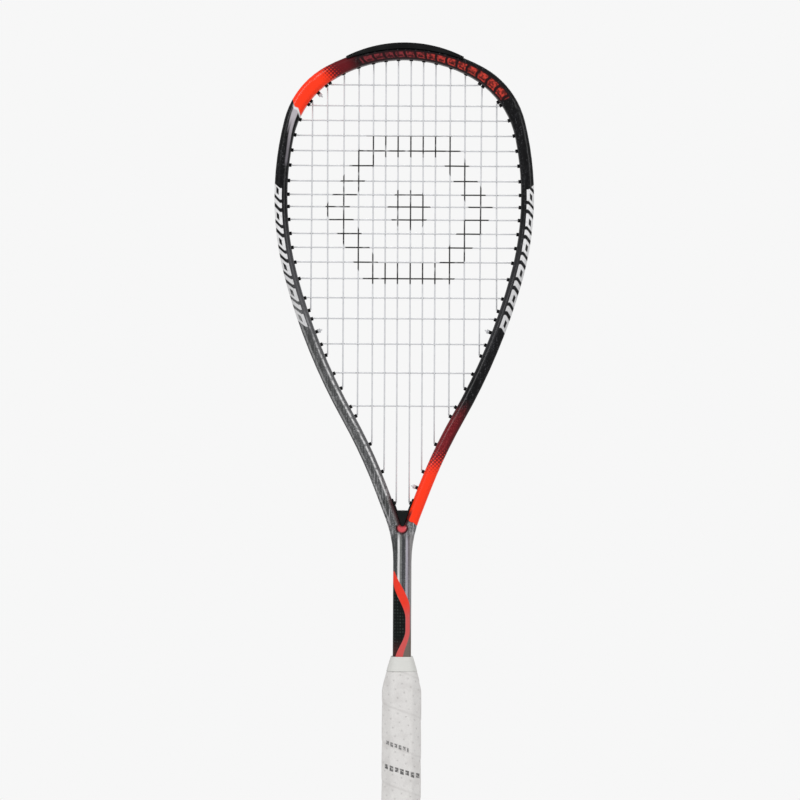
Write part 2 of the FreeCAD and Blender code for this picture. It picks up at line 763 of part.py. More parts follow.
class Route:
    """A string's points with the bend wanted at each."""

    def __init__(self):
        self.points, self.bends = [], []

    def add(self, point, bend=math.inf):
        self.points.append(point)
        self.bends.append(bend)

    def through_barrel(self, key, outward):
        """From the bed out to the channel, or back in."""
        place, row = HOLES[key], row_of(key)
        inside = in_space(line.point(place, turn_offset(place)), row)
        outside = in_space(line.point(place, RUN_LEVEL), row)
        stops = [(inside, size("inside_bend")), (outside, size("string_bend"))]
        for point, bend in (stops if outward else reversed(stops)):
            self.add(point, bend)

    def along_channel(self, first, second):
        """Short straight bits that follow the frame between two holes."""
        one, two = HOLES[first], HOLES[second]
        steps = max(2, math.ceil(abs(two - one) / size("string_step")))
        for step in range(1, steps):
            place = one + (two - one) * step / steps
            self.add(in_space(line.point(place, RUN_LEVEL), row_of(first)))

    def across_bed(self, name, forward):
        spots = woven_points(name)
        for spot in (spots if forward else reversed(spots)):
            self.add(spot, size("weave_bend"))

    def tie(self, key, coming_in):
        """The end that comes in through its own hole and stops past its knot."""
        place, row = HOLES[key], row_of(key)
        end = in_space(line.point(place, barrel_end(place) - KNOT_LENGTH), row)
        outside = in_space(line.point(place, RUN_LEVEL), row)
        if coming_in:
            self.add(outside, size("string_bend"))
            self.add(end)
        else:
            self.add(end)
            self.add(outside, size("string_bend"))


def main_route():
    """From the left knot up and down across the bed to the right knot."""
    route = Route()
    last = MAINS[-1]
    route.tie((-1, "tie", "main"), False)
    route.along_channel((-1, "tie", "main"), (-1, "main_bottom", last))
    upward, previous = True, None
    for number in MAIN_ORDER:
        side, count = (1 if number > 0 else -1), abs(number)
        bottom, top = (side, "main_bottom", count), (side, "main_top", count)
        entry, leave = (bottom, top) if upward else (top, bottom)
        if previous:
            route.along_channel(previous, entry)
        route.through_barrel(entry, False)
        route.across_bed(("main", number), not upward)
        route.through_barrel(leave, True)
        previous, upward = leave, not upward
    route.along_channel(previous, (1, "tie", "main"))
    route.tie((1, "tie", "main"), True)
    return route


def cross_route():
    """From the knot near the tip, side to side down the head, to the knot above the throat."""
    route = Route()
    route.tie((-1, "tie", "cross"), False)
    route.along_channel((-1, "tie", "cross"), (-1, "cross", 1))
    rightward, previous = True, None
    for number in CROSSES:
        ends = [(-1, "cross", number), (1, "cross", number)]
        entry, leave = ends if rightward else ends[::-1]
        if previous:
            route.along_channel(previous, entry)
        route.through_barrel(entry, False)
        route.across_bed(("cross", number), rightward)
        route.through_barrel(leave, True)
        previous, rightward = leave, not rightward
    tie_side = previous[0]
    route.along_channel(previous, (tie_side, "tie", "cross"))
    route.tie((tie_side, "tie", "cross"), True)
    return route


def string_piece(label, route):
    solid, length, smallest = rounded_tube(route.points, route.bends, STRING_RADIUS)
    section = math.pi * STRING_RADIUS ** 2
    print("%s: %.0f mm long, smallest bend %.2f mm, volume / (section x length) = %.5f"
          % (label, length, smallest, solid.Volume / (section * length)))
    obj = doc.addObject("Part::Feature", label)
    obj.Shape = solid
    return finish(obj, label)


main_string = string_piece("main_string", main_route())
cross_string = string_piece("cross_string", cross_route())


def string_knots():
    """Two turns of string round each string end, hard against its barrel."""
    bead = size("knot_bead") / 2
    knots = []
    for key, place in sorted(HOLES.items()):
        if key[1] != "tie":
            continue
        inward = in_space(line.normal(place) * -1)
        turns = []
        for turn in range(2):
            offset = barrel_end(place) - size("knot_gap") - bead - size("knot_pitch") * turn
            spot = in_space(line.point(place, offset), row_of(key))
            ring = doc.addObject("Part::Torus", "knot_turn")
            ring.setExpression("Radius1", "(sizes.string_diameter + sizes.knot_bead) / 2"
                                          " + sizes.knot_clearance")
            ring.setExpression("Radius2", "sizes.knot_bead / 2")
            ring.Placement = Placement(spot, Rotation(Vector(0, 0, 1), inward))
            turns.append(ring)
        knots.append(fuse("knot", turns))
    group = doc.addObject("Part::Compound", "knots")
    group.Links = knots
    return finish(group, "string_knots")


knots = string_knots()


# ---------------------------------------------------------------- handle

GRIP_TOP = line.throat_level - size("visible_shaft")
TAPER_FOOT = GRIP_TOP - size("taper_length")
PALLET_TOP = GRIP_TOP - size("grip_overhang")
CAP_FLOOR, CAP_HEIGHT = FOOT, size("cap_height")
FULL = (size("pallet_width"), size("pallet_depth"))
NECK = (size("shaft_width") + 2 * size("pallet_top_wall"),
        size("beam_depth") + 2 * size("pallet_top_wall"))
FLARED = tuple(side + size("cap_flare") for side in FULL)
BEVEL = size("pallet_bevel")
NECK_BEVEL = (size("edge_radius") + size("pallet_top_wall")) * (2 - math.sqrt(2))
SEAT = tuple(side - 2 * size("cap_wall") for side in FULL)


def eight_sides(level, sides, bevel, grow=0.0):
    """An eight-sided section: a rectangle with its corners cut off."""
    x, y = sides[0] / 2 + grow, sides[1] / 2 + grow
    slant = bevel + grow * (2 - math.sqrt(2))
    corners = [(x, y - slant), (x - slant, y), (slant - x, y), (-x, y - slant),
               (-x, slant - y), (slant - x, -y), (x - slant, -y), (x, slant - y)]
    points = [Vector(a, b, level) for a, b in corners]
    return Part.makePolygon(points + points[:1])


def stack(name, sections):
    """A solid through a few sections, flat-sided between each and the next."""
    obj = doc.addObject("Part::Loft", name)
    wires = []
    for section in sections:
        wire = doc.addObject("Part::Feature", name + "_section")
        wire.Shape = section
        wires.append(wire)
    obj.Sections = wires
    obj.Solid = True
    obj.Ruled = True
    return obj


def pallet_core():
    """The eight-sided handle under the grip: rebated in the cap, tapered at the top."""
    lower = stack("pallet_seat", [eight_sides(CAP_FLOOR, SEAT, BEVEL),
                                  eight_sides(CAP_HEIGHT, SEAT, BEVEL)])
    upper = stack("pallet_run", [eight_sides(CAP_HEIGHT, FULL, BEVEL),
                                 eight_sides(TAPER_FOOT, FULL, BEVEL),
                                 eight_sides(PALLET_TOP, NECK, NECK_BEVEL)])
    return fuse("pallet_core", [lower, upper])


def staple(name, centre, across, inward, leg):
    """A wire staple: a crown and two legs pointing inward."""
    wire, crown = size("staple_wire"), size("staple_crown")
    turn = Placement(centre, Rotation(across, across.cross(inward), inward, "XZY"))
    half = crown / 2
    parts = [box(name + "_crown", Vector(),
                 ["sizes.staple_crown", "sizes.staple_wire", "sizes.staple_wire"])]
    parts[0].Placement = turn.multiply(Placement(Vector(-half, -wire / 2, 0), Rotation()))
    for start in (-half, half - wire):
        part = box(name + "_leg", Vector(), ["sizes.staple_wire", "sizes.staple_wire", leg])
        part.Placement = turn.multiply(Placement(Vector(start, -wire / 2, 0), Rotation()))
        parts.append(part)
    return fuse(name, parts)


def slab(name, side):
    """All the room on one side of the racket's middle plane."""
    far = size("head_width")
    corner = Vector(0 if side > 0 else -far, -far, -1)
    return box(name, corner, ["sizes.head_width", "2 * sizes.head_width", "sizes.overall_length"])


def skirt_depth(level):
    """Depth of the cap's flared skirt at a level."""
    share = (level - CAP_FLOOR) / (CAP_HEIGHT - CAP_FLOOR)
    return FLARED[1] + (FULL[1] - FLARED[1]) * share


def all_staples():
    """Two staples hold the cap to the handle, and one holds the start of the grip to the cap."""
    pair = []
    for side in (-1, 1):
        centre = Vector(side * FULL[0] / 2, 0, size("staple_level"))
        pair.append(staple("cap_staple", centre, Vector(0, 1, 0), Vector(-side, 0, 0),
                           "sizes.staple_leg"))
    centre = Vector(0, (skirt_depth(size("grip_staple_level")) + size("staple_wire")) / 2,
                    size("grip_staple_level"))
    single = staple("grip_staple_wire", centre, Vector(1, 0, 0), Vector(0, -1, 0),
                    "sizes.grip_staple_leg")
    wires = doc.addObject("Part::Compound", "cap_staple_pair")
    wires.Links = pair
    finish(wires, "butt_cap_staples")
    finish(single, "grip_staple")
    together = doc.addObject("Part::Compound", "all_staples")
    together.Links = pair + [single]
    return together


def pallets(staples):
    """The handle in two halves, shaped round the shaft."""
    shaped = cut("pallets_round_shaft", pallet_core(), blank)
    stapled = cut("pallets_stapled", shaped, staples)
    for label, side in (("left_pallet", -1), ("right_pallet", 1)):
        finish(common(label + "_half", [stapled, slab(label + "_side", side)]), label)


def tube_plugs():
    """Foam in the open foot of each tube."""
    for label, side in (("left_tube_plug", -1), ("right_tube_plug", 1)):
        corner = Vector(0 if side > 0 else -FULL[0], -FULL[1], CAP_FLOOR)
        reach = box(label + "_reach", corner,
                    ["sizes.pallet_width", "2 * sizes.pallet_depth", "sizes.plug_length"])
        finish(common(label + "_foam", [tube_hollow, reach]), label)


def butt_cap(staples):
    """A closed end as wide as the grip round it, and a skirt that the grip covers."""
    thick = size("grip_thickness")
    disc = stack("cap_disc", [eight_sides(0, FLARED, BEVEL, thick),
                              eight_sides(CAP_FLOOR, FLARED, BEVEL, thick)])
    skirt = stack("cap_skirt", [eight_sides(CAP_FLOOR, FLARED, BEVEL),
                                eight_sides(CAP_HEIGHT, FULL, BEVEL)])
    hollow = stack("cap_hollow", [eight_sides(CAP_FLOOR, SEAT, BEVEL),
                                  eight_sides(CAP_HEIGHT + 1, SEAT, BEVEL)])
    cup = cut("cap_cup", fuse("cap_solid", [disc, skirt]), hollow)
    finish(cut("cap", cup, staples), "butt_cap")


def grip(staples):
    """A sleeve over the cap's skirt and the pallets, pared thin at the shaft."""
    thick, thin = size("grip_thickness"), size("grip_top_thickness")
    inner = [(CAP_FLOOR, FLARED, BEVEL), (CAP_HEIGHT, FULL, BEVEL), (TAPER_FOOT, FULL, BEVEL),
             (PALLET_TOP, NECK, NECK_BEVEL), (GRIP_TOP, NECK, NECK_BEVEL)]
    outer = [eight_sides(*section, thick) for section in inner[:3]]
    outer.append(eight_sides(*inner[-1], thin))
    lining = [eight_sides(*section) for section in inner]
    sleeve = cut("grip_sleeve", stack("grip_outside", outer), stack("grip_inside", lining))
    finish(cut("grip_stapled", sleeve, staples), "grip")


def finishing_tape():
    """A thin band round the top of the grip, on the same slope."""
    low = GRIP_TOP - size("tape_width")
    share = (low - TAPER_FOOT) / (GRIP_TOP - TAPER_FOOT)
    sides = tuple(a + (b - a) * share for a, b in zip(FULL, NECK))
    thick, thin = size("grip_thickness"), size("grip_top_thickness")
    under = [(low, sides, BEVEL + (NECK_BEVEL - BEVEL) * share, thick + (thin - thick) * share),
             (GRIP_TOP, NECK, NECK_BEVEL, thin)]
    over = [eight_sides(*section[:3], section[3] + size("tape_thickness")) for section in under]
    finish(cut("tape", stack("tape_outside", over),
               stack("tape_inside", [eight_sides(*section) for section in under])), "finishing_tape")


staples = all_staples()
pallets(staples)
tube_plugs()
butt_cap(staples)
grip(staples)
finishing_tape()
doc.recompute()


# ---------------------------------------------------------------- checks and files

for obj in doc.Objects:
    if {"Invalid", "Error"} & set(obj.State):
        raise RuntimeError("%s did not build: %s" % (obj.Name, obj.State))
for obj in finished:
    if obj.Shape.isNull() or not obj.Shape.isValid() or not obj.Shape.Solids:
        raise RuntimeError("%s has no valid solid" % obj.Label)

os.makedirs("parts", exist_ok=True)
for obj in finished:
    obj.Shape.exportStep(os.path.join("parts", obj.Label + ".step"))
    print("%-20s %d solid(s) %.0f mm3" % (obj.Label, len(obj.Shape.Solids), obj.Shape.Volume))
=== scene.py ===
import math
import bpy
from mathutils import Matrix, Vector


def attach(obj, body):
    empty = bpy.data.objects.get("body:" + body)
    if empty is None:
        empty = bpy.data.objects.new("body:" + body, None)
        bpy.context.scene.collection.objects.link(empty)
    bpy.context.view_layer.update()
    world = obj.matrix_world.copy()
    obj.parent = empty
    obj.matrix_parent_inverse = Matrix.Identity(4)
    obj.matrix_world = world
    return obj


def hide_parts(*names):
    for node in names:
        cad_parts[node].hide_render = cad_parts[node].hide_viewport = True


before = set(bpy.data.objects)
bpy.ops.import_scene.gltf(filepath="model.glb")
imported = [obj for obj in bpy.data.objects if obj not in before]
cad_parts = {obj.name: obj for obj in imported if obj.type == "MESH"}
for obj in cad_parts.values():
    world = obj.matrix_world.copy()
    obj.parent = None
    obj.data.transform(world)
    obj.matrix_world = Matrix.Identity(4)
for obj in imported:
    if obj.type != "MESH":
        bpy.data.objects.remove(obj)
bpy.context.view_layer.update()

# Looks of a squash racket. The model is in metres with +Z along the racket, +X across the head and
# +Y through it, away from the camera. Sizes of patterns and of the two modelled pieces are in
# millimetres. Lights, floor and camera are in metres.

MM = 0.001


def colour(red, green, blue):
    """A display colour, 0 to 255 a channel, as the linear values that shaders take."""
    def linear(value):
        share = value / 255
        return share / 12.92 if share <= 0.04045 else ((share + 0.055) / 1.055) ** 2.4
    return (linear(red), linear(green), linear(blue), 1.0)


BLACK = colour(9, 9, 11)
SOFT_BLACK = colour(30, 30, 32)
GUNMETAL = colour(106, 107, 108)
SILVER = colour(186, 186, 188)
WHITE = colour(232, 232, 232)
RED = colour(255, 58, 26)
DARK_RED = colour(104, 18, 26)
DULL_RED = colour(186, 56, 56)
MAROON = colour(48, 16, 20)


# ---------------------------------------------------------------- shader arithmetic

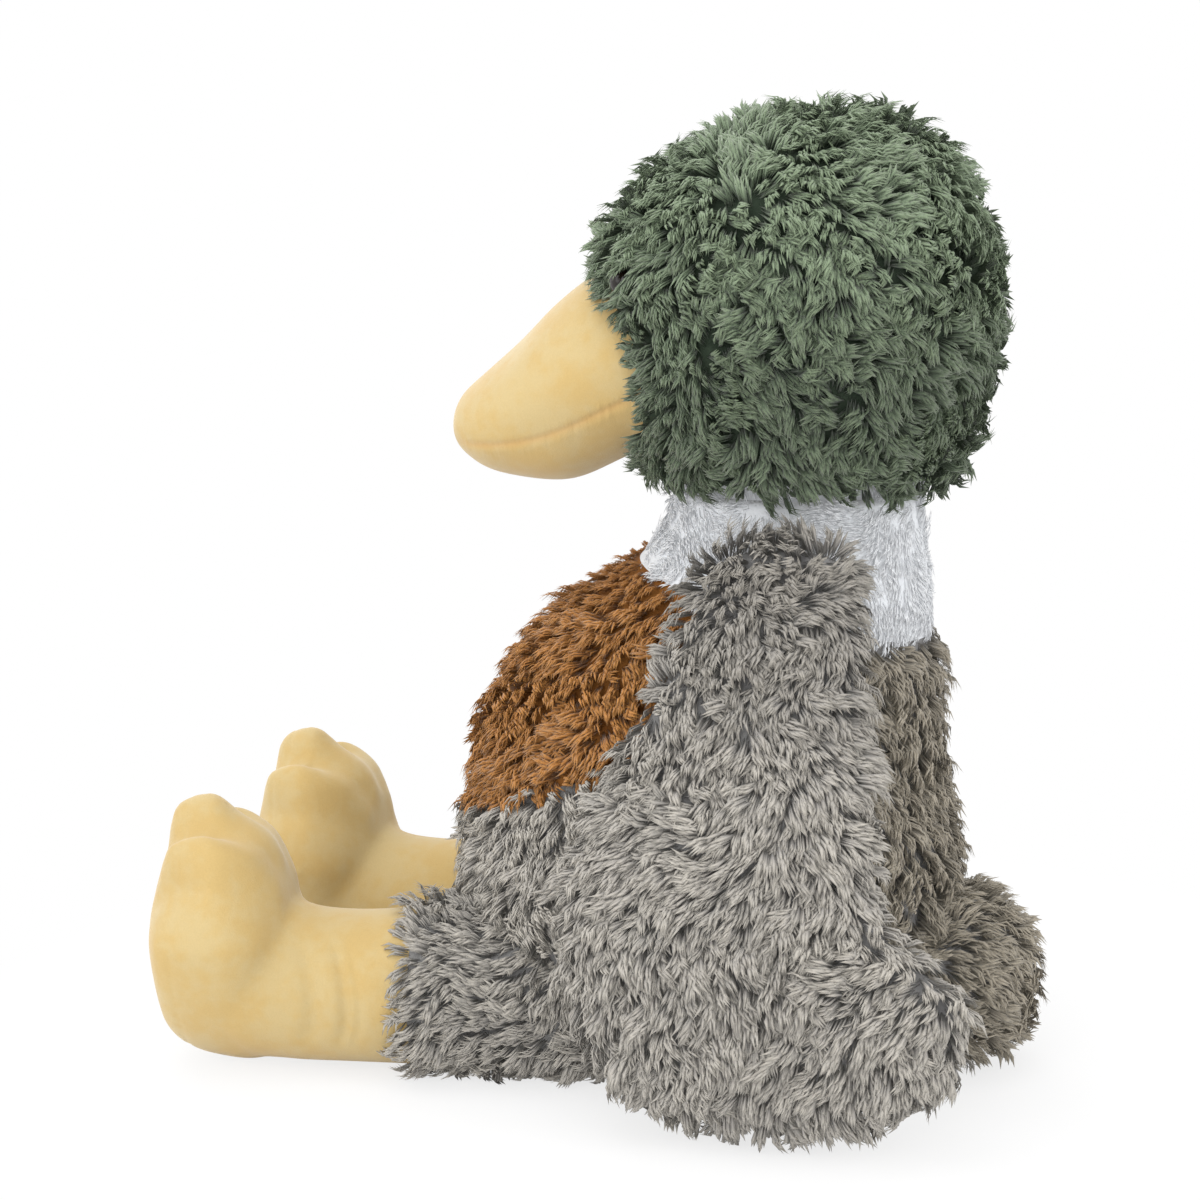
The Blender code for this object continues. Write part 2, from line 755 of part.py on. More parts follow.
◇ ◇ ◇ ◇ ◇ ◇ ◇
- Directions for this task
Provide an exact reproduction of only those lines that start at the line containing "checks and files" and end at the line containing "obj.matrix_world = Matrix.Identity(4)", inclusive.

- Exercise result
# ---------------------------------------------------------------- checks and files

for obj in doc.Objects:
    if {"Invalid", "Error"} & set(obj.State):
        raise RuntimeError("%s did not build: %s" % (obj.Name, obj.State))
for obj in finished:
    if obj.Shape.isNull() or not obj.Shape.isValid() or not obj.Shape.Solids:
        raise RuntimeError("%s has no valid solid" % obj.Label)

os.makedirs("parts", exist_ok=True)
for obj in finished:
    obj.Shape.exportStep(os.path.join("parts", obj.Label + ".step"))
    print("%-20s %d solid(s) %.0f mm3" % (obj.Label, len(obj.Shape.Solids), obj.Shape.Volume))
=== scene.py ===
import math
import bpy
from mathutils import Matrix, Vector


def attach(obj, body):
    empty = bpy.data.objects.get("body:" + body)
    if empty is None:
        empty = bpy.data.objects.new("body:" + body, None)
        bpy.context.scene.collection.objects.link(empty)
    bpy.context.view_layer.update()
    world = obj.matrix_world.copy()
    obj.parent = empty
    obj.matrix_parent_inverse = Matrix.Identity(4)
    obj.matrix_world = world
    return obj


def hide_parts(*names):
    for node in names:
        cad_parts[node].hide_render = cad_parts[node].hide_viewport = True


before = set(bpy.data.objects)
bpy.ops.import_scene.gltf(filepath="model.glb")
imported = [obj for obj in bpy.data.objects if obj not in before]
cad_parts = {obj.name: obj for obj in imported if obj.type == "MESH"}
for obj in cad_parts.values():
    world = obj.matrix_world.copy()
    obj.parent = None
    obj.data.transform(world)
    obj.matrix_world = Matrix.Identity(4)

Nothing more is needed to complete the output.